Tree-root pruning also aids in lawn performance, but care must be taken not to injure desirable trees. Maples, beeches, oaks, and certain evergreens are very sensitive to extensive root pruning. Roots should be cut cleanly, and no more than 40 percent of the functioning roots should be removed at one time. Supplemental irrigation and fertilization help reduce the harmful effects of root pruning.
The depth of shade within the dripline of a tree can result in soil erosion, exposing surface roots. Willows, elms, and maples are notorious for their surface roots. One temporary solution is to cover these surface roots with 3 to 4 inches of mixed topsoil and organic matter. Shade-tolerant ground covers can be established in these areas to give a pleasing appearance and minimize mowing problems.
Proper tree selection and placement can help minimize turfgrass loss. Trees with dense canopies, shallow root systems, or both, such as willows, poplars, ashes, and certain maples, should be avoided in favor of more desirable species such as oaks, sycamores, and elms. Contact your local Extension center for a list of the shade trees that perform best in your location.

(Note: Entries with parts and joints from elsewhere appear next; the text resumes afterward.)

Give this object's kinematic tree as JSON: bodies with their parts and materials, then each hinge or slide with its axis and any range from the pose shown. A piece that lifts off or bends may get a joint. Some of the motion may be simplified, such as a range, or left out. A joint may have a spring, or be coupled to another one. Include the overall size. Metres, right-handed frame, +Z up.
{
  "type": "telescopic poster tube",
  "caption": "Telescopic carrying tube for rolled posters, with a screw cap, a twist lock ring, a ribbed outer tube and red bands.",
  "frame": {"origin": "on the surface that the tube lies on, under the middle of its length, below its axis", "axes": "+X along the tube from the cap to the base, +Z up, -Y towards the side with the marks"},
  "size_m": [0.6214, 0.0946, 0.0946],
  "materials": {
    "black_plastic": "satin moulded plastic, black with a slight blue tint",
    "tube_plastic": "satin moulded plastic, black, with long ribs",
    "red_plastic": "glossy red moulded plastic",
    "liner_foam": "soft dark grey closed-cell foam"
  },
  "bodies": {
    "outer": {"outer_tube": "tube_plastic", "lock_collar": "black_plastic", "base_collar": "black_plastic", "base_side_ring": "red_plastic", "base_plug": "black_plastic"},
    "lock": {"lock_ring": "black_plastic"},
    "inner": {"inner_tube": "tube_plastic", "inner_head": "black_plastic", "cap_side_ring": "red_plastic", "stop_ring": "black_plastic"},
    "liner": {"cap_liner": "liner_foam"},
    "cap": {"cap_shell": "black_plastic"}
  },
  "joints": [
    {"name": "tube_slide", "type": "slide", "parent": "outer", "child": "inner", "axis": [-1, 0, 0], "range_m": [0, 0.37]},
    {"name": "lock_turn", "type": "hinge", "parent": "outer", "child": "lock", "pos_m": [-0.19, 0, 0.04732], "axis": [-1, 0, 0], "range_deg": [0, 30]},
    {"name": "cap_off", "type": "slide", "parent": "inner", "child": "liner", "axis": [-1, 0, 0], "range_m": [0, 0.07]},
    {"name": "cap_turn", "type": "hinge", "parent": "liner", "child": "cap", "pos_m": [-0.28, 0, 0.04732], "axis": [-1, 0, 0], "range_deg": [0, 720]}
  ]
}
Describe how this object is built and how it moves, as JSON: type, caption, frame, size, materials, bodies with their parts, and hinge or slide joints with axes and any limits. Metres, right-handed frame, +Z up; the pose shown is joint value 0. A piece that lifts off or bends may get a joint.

Using shade-tolerant cultivars is important when growing turfgrass in partial shade. Mixtures of tall fescue in combination with shade-tolerant cultivars of Kentucky bluegrass (80 percent and 20 percent by weight, respectively) are the best choices in most locations where cool-season grasses can be grown (see Table 1). The addition of a fine fescue (hard fescue, creeping red fescue, and chewings fescue) is beneficial in areas that will receive little maintenance. A mixture of 80 percent tall fescue, 10 percent Kentucky bluegrass, and 10 percent fine fescue by weight, seeded at 6 pounds per 1,000 square feet, is recommended.
Do not permit leaves to accumulate on the new lawn. As leaves fall, they become layered and create a mat that blocks light, air, and water movement. Remove leaves frequently until the grass is established. Some seedlings may be torn out by the rake; however, more seedlings will be lost if the leaves remain. Once the lawn is established and if the mat is not too thick, the leaves can be mulched with a lawn mower. The mulch will decay and add organic matter to the soil. However, if the cover is too heavy, it is best to remove the leaves.
In general, warm-season grasses often suffer more winter injury in shaded areas than in open, sunny locations. St. Augustinegrass is the most shade-tolerant of the warm-season grasses, followed by zoysiagrass. Centipedegrass and bahiagrass perform well under light pine-tree shade but are not as shade-tolerant as St. Augustinegrass and zoysiagrass. Bermudagrass is the least shade tolerant of the turfgrasses and should not be used in shady areas.
Lawns grown in the shade must be managed more carefully because they are often weaker than turf grown in full sun. Cultural practices must be altered to help ensure survival and enhance performance. Mow grasses at the top of their recommended mowing height (Table 1) to promote deep rooting and to leave as much foliage as possible to manufacture food for the plant.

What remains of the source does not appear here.